## Goal of the exercise
Scan the lines below for the word "json". Copy each line you find it in.

---*---

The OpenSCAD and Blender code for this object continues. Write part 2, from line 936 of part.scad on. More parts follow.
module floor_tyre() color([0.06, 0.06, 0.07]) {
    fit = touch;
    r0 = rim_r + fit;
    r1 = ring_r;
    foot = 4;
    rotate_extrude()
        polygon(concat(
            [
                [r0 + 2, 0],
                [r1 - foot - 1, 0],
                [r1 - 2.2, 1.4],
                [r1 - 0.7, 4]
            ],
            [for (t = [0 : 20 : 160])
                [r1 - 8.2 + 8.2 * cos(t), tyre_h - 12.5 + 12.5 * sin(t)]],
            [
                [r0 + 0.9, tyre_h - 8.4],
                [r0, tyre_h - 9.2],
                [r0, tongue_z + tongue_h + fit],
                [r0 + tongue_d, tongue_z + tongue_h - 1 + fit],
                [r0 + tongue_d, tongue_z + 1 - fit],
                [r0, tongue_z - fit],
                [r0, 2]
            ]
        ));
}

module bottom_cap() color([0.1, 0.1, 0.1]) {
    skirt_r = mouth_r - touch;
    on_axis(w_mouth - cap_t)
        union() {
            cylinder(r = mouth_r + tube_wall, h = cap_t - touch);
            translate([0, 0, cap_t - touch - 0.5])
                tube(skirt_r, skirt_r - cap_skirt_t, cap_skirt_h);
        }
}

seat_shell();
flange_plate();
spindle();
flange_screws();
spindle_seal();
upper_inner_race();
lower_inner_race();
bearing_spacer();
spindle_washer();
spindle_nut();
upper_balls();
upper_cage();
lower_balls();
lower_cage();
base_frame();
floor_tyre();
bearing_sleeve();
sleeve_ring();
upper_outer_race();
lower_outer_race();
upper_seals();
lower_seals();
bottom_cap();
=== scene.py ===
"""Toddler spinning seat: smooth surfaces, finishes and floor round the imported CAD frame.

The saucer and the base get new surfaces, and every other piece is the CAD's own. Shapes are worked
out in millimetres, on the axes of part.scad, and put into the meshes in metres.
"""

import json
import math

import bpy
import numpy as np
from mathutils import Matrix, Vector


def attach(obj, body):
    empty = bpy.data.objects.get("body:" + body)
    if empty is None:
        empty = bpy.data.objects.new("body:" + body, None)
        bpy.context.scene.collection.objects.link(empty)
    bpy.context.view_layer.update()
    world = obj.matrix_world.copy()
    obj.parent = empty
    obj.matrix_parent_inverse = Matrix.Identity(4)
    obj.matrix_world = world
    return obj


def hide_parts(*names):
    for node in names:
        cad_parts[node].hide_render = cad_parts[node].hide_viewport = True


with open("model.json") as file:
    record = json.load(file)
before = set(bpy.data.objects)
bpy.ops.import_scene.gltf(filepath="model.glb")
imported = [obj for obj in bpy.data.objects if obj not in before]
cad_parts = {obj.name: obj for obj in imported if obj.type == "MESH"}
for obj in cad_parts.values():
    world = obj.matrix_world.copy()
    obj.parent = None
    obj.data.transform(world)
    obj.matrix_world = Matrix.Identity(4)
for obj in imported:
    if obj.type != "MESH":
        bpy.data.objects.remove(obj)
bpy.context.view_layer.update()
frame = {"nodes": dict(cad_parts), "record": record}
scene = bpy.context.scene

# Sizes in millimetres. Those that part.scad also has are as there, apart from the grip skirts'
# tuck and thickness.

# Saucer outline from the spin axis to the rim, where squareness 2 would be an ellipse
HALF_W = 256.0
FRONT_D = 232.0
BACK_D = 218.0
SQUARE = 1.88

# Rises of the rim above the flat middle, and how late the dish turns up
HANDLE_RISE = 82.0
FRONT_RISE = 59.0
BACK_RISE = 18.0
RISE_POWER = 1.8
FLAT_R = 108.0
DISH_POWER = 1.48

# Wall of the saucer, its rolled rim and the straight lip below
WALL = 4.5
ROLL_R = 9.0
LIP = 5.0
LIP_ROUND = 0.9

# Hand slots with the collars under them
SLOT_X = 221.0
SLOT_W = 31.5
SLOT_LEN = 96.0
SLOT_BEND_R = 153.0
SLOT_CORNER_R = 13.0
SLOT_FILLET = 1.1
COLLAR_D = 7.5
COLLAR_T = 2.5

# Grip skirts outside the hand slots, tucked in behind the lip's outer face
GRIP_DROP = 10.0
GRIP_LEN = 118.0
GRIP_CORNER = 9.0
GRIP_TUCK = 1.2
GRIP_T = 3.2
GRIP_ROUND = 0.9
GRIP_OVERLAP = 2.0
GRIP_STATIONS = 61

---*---

## Solution below
import json
with open("model.json") as file:
    record = json.load(file)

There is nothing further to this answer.